• **INSTRUCTIONS FOR THE TASK**:
Your task is to copy a single run of lines that starts at the line with "const ROD_TOP = 290 + ROD_SUNK;" and stops at the line with "before = set(bpy.data.objects)", keeping both ends. Copy nothing else.

• **RECORDS SUPPLIED**:

▬▬▬▬▬▬▬▬▬▬

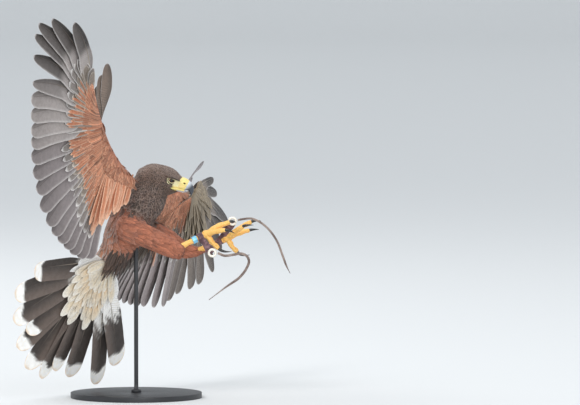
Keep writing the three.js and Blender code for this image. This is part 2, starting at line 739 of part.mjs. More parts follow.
const LEGS = {
  R: {
    heel: v(72, -48, 284),
    sole: v(133, -30, 313),
    thigh: [
      { at: v(-26, -28, 326), wide: 24, deep: 27 },
      { at: v(-4, -31, 319), wide: 24, deep: 26 },
      { at: v(32, -38, 304), wide: 21, deep: 23 },
      { at: v(64, -44, 289), wide: 17, deep: 21 },
      { at: v(84, -48, 279), wide: 13, deep: 17 },
    ],
    toes: [
      { end: v(178, -44, 337), claw: 16, curl: v(0.3, 0.75, -0.5) },
      { end: v(170, -55, 322), claw: 16, curl: v(0.75, 0.2, -0.6) },
      { end: v(165, -2, 331), claw: 15, curl: v(0.6, 0.2, -0.75) },
      { end: v(157, -36, 286), claw: 22, curl: v(1, 0, 0.25) },
    ],
  },
  L: {
    heel: v(112, 30, 276),
    sole: v(172, 8, 303),
    thigh: [
      { at: v(-4, 40, 326), wide: 24, deep: 27 },
      { at: v(26, 38, 314), wide: 24, deep: 26 },
      { at: v(55, 36, 299), wide: 20, deep: 24 },
      { at: v(83, 34, 282), wide: 16, deep: 20 },
      { at: v(110, 31, 276), wide: 11, deep: 13 },
      { at: v(131, 26, 281), wide: 7, deep: 7 },
    ],
    toes: [
      { end: v(219, -4, 335), claw: 15, curl: v(0.95, 0, -0.3) },
      { end: v(203, -24, 327), claw: 18, curl: v(1, 0, -0.15) },
      { end: v(214, 26, 317), claw: 15, curl: v(1, 0, -0.1) },
      { end: v(192, 4, 277), claw: 22, curl: v(1, 0, 0.3) },
    ],
  },
};

const thighSolid = (leg, grow = 0) => flesh(leg.thigh, { side: v(0, 1, 0), rings: 5, around: 12, grow });

const tarsusSolid = (leg, grow = 0) =>
  flesh(
    [
      { at: mix(leg.heel, leg.sole, -0.05), wide: TARSUS_RADIUS + 1, deep: TARSUS_RADIUS + 2 },
      { at: mix(leg.heel, leg.sole, 0.2), wide: TARSUS_RADIUS, deep: TARSUS_RADIUS },
      { at: mix(leg.heel, leg.sole, 0.8), wide: TARSUS_RADIUS, deep: TARSUS_RADIUS },
      { at: mix(leg.heel, leg.sole, 0.92), wide: TARSUS_RADIUS, deep: TARSUS_RADIUS },
    ],
    { side: v(0, 1, 0), rings: 3, around: 10, grow, flat: true },
  );

function footSolid(leg, grow = 0) {
  const pieces = [ball(leg.sole, 8 + grow, 8, 6)];
  for (const toe of leg.toes) {
    const stations = [0, 0.35, 0.55, 0.8, 1].map((t, i) => ({
      at: mix(leg.sole, toe.end, t),
      wide: [6.5, 4.4, 5, 4, 3.1][i],
      deep: [6.5, 4.4, 5, 4, 3.2][i],
    }));
    pieces.push(flesh(stations, { side: v(0, 1, 0), rings: 4, around: 6, grow, ends: [0.5] }));
  }
  return join(pieces);
}

// A curved cone: it leaves the toe along its line and turns towards curl.
function clawSolid(leg, toe) {
  const ahead = toe.end.clone().sub(leg.sole).normalize();
  const stations = [0, 0.35, 0.7, 1].map((t, i) => ({
    at: toe.end.clone()
      .addScaledVector(ahead, 1 + toe.claw * (t - 0.45 * t * t))
      .addScaledVector(toe.curl, toe.claw * 0.62 * t * t),
    wide: [2.6, 2.2, 1.4, 0.35][i],
    deep: [3.1, 2.6, 1.6, 0.35][i],
  }));
  return flesh(stations, { side: v(0, 1, 0), rings: 3, around: 6, flat: true });
}

function makeLeg(side, leg) {
  const other = side === "R" ? LEGS.L : LEGS.R;
  const thigh = thighSolid(leg).subtract(torsoSolid(GAP));
  show(`thigh_${side}`, side === "L" ? thigh.subtract(thighSolid(other, GAP)) : thigh, "rufous_feathers");
  show(`tarsus_${side}`, tarsusSolid(leg).subtract(thighSolid(leg, GAP)).subtract(footSolid(leg, GAP)), "yellow_skin");
  show(`foot_${side}`, footSolid(leg), "yellow_skin");
  leg.toes.forEach((toe, i) =>
    show(`claw_${side}_${i + 1}`, clawSolid(leg, toe).subtract(footSolid(leg, GAP)), "claw"),
  );
}

// What it wears: a cuff with an eyelet on each leg, a strap from each eyelet, and one leg ring. The
// cuff and the ring lie between two shares of the way from heel to sole.

const GEAR = {
  R: { cuff: [0.74, 0.9], eyelet: v(145.5, -58, 279), strap: [[156, -60, 279], [169, -62, 274], [186, -64, 276],
    [201, -64, 278], [211, -62, 273], [215, -58, 263], [210, -54, 249], [197, -50, 232], [172, -46, 214],
    [139, -42, 189]] },
  L: { cuff: [0.68, 0.87], eyelet: v(183.5, -20, 337), strap: [[193.5, -20, 339], [204, -20, 341],
    [219, -19, 342], [234, -16, 336], [252, -10, 321], [268, -4, 298], [278, 2, 272], [286, 6, 250],
    [293, 8, 236]] },
};
const LEG_RING = [0.58, 0.71];
const EYELET_RADIUS = 6.4;
const EYELET_SECTION = 2.4;
const STRAP_RADIUS = 1.6;
const STRAP_STEPS = 16;

// A sleeve round the tarsus between two shares of the way from heel to sole.
function sleeve(leg, [start, end], inner, outer) {
  const from = mix(leg.heel, leg.sole, start);
  const to = mix(leg.heel, leg.sole, end);
  const over = to.clone().sub(from).multiplyScalar(0.3);
  return bar(from, to, outer).subtract(bar(from.clone().sub(over), to.clone().add(over), inner));
}

function makeGear(side, leg) {
  const { cuff, eyelet, strap } = GEAR[side];
  const middle = mix(leg.heel, leg.sole, (cuff[0] + cuff[1]) / 2);
  const tab = flesh(
    [
      { at: middle, wide: 6, deep: 1.6 },
      { at: mix(middle, eyelet, 0.5), wide: 5.5, deep: 1.6 },
      { at: mix(middle, eyelet, 0.9), wide: 8.5, deep: 1.4 },
    ],
    { side: eyelet.clone().sub(middle).cross(v(0, 1, 0)).normalize(), rings: 3, around: 6 },
  );
  const rim = EYELET_RADIUS + EYELET_SECTION + GAP;
  const clear = join([
    bar(mix(leg.heel, leg.sole, 0.5), leg.sole, TARSUS_RADIUS + 2 * GAP, TARSUS_RADIUS + 2 * GAP, 10),
    bar(eyelet.clone().add(v(0, -12, 0)), eyelet.clone().add(v(0, 12, 0)), rim, rim, 14),
    footSolid(leg, GAP),
  ]);
  const band = sleeve(leg, cuff, TARSUS_RADIUS + 2 * GAP, TARSUS_RADIUS + 2.4);
  show(`cuff_${side}`, join([band, tab]).subtract(clear), "leather");
  show(`eyelet_${side}`, hoop(eyelet, v(0, 1, 0), EYELET_RADIUS, EYELET_SECTION, 16, 4), "nickel");
  const route = new THREE.CatmullRomCurve3(strap.map((p) => v(...p)));
  const around = [0, 1, 2, 3, 4, 5].map((k) => {
    const angle = (k * Math.PI) / 3;
    return new THREE.Vector2(STRAP_RADIUS * Math.cos(angle), STRAP_RADIUS * Math.sin(angle));
  });
  const options = { steps: STRAP_STEPS, extrudePath: route, bevelEnabled: false };
  const line = solidOf(new THREE.ExtrudeGeometry(new THREE.Shape(around), options));
  show(`strap_${side}`, line, "leather");
}

// Display stand

function makeStand(rodTop) {
  const base = solidOf(new THREE.CylinderGeometry(BASE_RADIUS, BASE_RADIUS, BASE_THICKNESS, 40)
    .rotateX(Math.PI / 2).translate(0, 0, BASE_THICKNESS / 2));
  show("stand_base", base, "stand_black");
  show("stand_rod", bar(v(0, 0, BASE_THICKNESS + GAP), v(0, 0, rodTop), ROD_RADIUS, ROD_RADIUS, 16), "stand_black");
}

const ROD_TOP = 290 + ROD_SUNK;
makeHead();
const rodRoom = bar(v(0, 0, BASE_THICKNESS), v(0, 0, ROD_TOP + GAP), ROD_RADIUS + GAP, ROD_RADIUS + GAP, 16);
show("torso", torsoSolid(0).subtract(rodRoom), "brown_feathers");
for (const [side, wing] of Object.entries(WINGS)) makeWing(side, wing);
makeTail();
for (const [side, leg] of Object.entries(LEGS)) makeLeg(side, leg);
for (const [side, leg] of Object.entries(LEGS)) makeGear(side, leg);
show("leg_ring_R", sleeve(LEGS.R, LEG_RING, TARSUS_RADIUS + 2 * GAP, TARSUS_RADIUS + 2.4), "blue_ring");
makeStand(ROD_TOP);

export default hawk;
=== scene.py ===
# A life-size Harris's hawk braking to land, on a plain display stand, in the photograph's view.
import json
import math

import bpy
import numpy as np
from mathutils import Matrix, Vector
from mathutils.bvhtree import BVHTree
from mathutils.kdtree import KDTree

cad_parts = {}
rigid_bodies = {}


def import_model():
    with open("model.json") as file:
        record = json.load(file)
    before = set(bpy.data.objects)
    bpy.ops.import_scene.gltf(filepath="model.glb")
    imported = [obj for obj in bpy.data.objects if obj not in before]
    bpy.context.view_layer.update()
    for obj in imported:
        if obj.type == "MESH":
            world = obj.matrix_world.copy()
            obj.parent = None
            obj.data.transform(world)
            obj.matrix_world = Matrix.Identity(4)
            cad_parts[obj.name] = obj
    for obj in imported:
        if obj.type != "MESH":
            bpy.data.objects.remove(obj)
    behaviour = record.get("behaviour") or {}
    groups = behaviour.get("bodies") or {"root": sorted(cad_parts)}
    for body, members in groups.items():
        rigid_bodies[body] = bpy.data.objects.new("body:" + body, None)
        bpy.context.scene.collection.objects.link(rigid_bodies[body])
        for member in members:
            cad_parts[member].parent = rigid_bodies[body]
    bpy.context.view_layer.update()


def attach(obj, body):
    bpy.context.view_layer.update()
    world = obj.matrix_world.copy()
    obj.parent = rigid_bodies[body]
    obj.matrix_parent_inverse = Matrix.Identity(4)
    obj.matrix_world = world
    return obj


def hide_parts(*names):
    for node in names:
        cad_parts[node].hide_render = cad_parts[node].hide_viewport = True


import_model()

# The camera stands level with the bird, a little above it, far off with a long lens, as the photograph
# was taken: one pixel of its 580 by 405 is 1.9 mm at the bird.
IMAGE_SIZE = (580, 405)
METRES_PER_PIXEL = 0.0019
CAMERA_DISTANCE = 12.0
CAMERA_ELEVATION = math.radians(3)
VIEW_CENTRE = Vector((0.2926, 0, 0.37145))
MM = 0.001  # shapes are worked out in millimetres, and Blender takes metres

scene = bpy.context.scene
camera_data = bpy.data.cameras.new("camera")
camera_data.sensor_width = 36
camera_data.lens = camera_data.sensor_width * CAMERA_DISTANCE / (IMAGE_SIZE[0] * METRES_PER_PIXEL)
camera_data.clip_end = 80
camera = bpy.data.objects.new("camera", camera_data)
looking = Vector((0, math.cos(CAMERA_ELEVATION), -math.sin(CAMERA_ELEVATION)))
camera.location = VIEW_CENTRE - looking * CAMERA_DISTANCE
camera.rotation_euler = looking.to_track_quat("-Z", "Y").to_euler()
scene.collection.objects.link(camera)
scene.camera = camera
scene.view_settings.view_transform = "Standard"


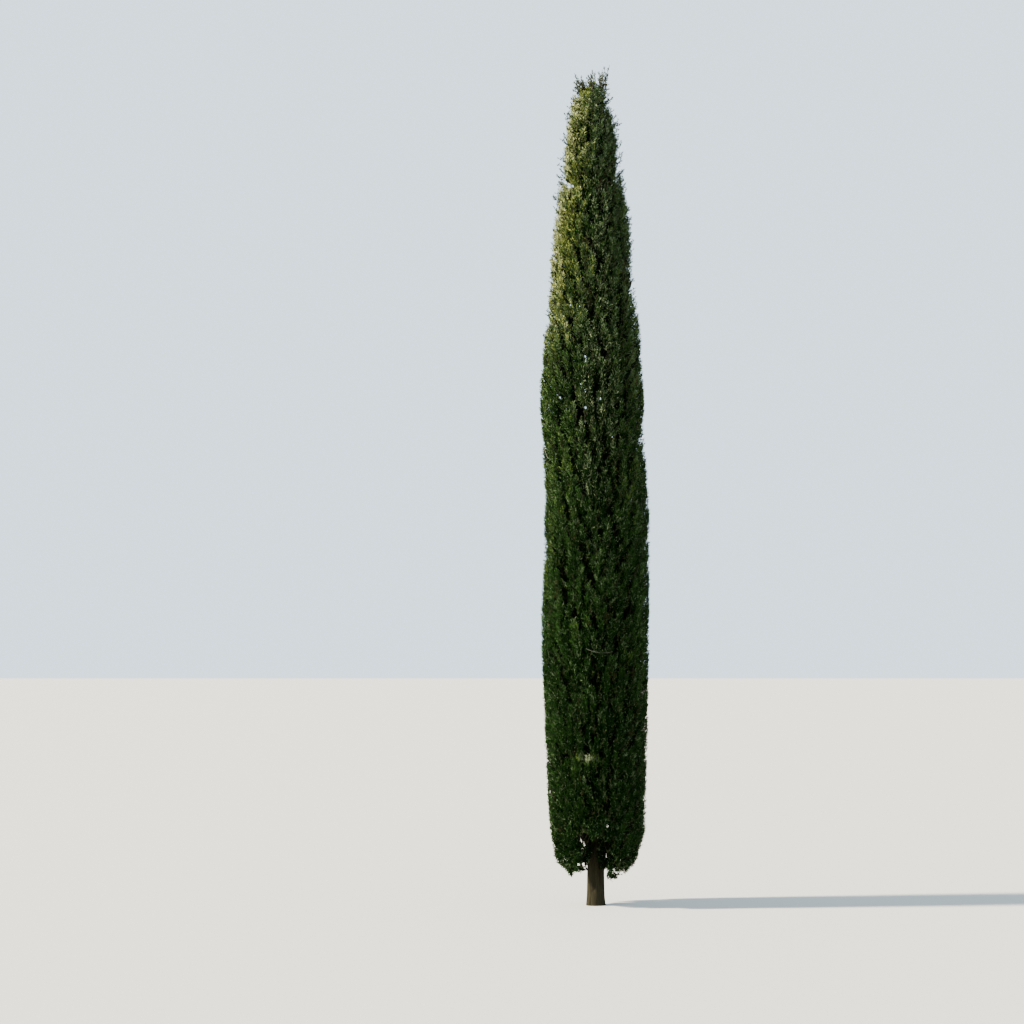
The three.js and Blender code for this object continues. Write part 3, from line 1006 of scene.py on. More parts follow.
def sprig_shoots(base, direction, length, number, shoots, width):
    """Sprigs as feathers: side shoots that part left and right, and last a main shoot.

    The shoots' roots, directions, lengths, widths and twists, and their places along the sprig.
    """
    side, other = frames(direction)
    roll = 2 * np.pi * chance(number, 5)[:, None]
    flat = side * np.cos(roll) + other * np.sin(roll)
    lift = np.cross(direction, flat)
    k = np.arange(shoots)
    seed = number[:, None] * 1.37 + k * 0.73
    first, span = SHOOT_PLACES
    along = first + span * (k + SHOOT_PLACE_JITTER * chance(seed, 7)) / shoots
    stem = direction[:, None] * along[..., None] + UP * (SPRIG_CURVE * along**2)[..., None]
    root = base[:, None] + stem * length[:, None, None]
    tilt = scatter(SHOOT_TILT, seed, 8)
    sideways = np.where(k % 2 == 0, 1.0, -1.0) * np.cos(tilt)
    out = flat[:, None] * sideways[..., None] + lift[:, None] * np.sin(tilt)[..., None]
    spread = np.radians(SHOOT_ANGLE + scatter(SHOOT_ANGLE_SPREAD, seed, 9))
    heading = direction[:, None] * np.cos(spread)[..., None] + out * np.sin(spread)[..., None]
    heading = unit(heading + UP * SHOOT_RISE)
    share = SHOOT_SHARE_FOOT + (SHOOT_SHARE_TIP - SHOOT_SHARE_FOOT) * along
    reach = length[:, None] * share * varied(SHOOT_LENGTH, seed, 10)
    main = unit(direction + UP * SPRIG_CURVE)
    roots = np.concatenate([root, base[:, None]], axis=1)
    headings = np.concatenate([heading, main[:, None]], axis=1)
    lengths = np.concatenate([reach, MAIN_SHOOT_LENGTH * length[:, None]], axis=1)
    widths = np.full_like(lengths, width)
    widths[:, -1] *= MAIN_SHOOT_WIDTH
    twists = 2 * np.pi * chance(number[:, None] * 1.37 + np.arange(shoots + 1) * 0.61, 11)
    places = np.concatenate([along, np.ones((len(base), 1))], axis=1)
    return roots, headings, lengths, widths, twists, places


def open_sprigs(base, direction, length, number, shoots, width, probes):
    """Vertices and triangles of sprigs, without the shoots that would cover an opening."""
    parts = sprig_shoots(base, direction, length, number, shoots, width)[:-1]
    kept = ~blocks_opening(*parts[:3], width, probes)
    return shoot_arrays(*(values[kept] for values in parts))


# Foliage


def turned_from(angle, degrees):
    """How far angles in radians are turned from one in degrees, to either side."""
    return np.mod(angle - math.radians(degrees) + np.pi, 2 * np.pi) - np.pi


def lower_edge(angle):
    """The height of the crown's wavy lower edge, with its arches and lobes."""
    wave = sum(np.cos(count * angle + start) for count, start in EDGE_WAVES)
    edge = EDGE_LOWEST + EDGE_WAVE * (1 + wave / len(EDGE_WAVES))
    for turn, rise, narrow, wide in ARCHES:
        away = np.degrees(np.abs(turned_from(angle, turn)))
        edge = edge + rise * (1 - smooth(away, narrow, wide))
    return edge


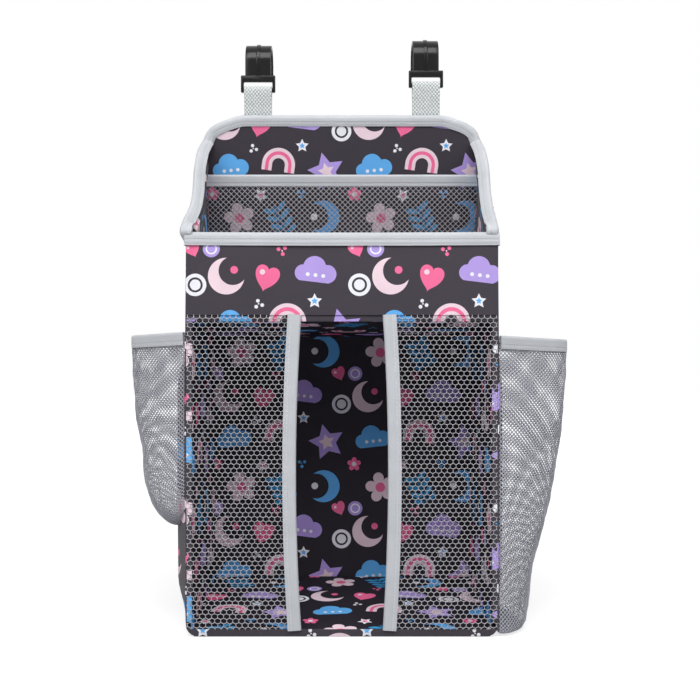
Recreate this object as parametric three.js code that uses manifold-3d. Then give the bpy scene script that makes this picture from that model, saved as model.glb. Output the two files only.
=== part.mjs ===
// Hanging nursery organiser: a stiffened fabric box with a netted, slit front,
// an open tray above it, a net pouch on each side and two strap hooks.
// Millimetres, +Z up. The origin is the centre of the base's underside.
// The front faces -Y, and the straps and hooks stand at the top of the back.

import * as THREE from 'three';
import { mergeVertices } from 'three/addons/utils/BufferGeometryUtils.js';
import Module from 'manifold-3d';

const wasm = await Module();
wasm.setup();

// Driving dimensions of the body
const bodyWidth = 252;
const bodyDepth = 155;
const boxHeight = 259; // base to the fold at the shelf's front edge
const upperPanelLength = 192; // fold to the top edge, along the leaning panel
const panelLean = THREE.MathUtils.degToRad(12);
const panelCornerRadius = 40;
const cornerSteps = 8;
const trayFrontHeight = 66.5;
const hemHeight = 5.5;
const sideBoardBottom = 12; // the sides' stiffeners stop above the soft lower seams
const floorRise = 12; // the floor insert's rear edge lies on the back seam
const shelfDrop = 9; // the shelf's rear edge lies lower than its front edge

// Materials of the walls
const fabric = 1;
const board = 2.4;
const gap = 0.3; // between pieces that touch
const net = 0.8;

// Bindings: folded tapes that grip an edge
const tapeWall = 0.8;
const tapeDepth = 9.8;
const slitTapeDepth = 10.6;

// Wings: the free edge of each side above the tray, from front to back
const wingStartHeight = 327;
const wingDip = [58, 352]; // distance behind the front, and height
const wingBend = [67, 385];
const wingShoulder = [72, 402];
const wingSteps = 9;

// Front slit
const slitHalfOpening = 33;
const slitBow = 4.3;
const slitSteps = 12;

// Nets drawn with their holes
const holeWidth = 15;
const holePitch = 17.4;
const holeRowPitch = 12.8;
const holeMargin = 3;

// Tray net pocket
const trayPocketDepth = 14;
const trayPocketDrop = 53; // along the panel, from its top edge to the pocket's mouth

// Side pockets. The drop is from the box's top, and reach is how far the net stands off.
const sidePockets = {
  left: { bottom: 79, drop: 14, lowReach: 38, highReach: 19, roundShare: 0.3 },
  right: { bottom: 4, drop: 17, lowReach: 31, highReach: 37, roundShare: 0.05 },
};
const pocketFrontInset = 4;
const pocketRearInset = 7;
const pocketSteps = 20;
const pocketRoundRows = 4;
const pocketPlainRows = 6;
const pocketLowSkew = 0.55; // under 1, the pouch is fullest towards the front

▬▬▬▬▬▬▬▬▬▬

• **ANSWER TO THE EXERCISE**:
const ROD_TOP = 290 + ROD_SUNK;
makeHead();
const rodRoom = bar(v(0, 0, BASE_THICKNESS), v(0, 0, ROD_TOP + GAP), ROD_RADIUS + GAP, ROD_RADIUS + GAP, 16);
show("torso", torsoSolid(0).subtract(rodRoom), "brown_feathers");
for (const [side, wing] of Object.entries(WINGS)) makeWing(side, wing);
makeTail();
for (const [side, leg] of Object.entries(LEGS)) makeLeg(side, leg);
for (const [side, leg] of Object.entries(LEGS)) makeGear(side, leg);
show("leg_ring_R", sleeve(LEGS.R, LEG_RING, TARSUS_RADIUS + 2 * GAP, TARSUS_RADIUS + 2.4), "blue_ring");
makeStand(ROD_TOP);

export default hawk;
=== scene.py ===
# A life-size Harris's hawk braking to land, on a plain display stand, in the photograph's view.
import json
import math

import bpy
import numpy as np
from mathutils import Matrix, Vector
from mathutils.bvhtree import BVHTree
from mathutils.kdtree import KDTree

cad_parts = {}
rigid_bodies = {}


def import_model():
    with open("model.json") as file:
        record = json.load(file)
    before = set(bpy.data.objects)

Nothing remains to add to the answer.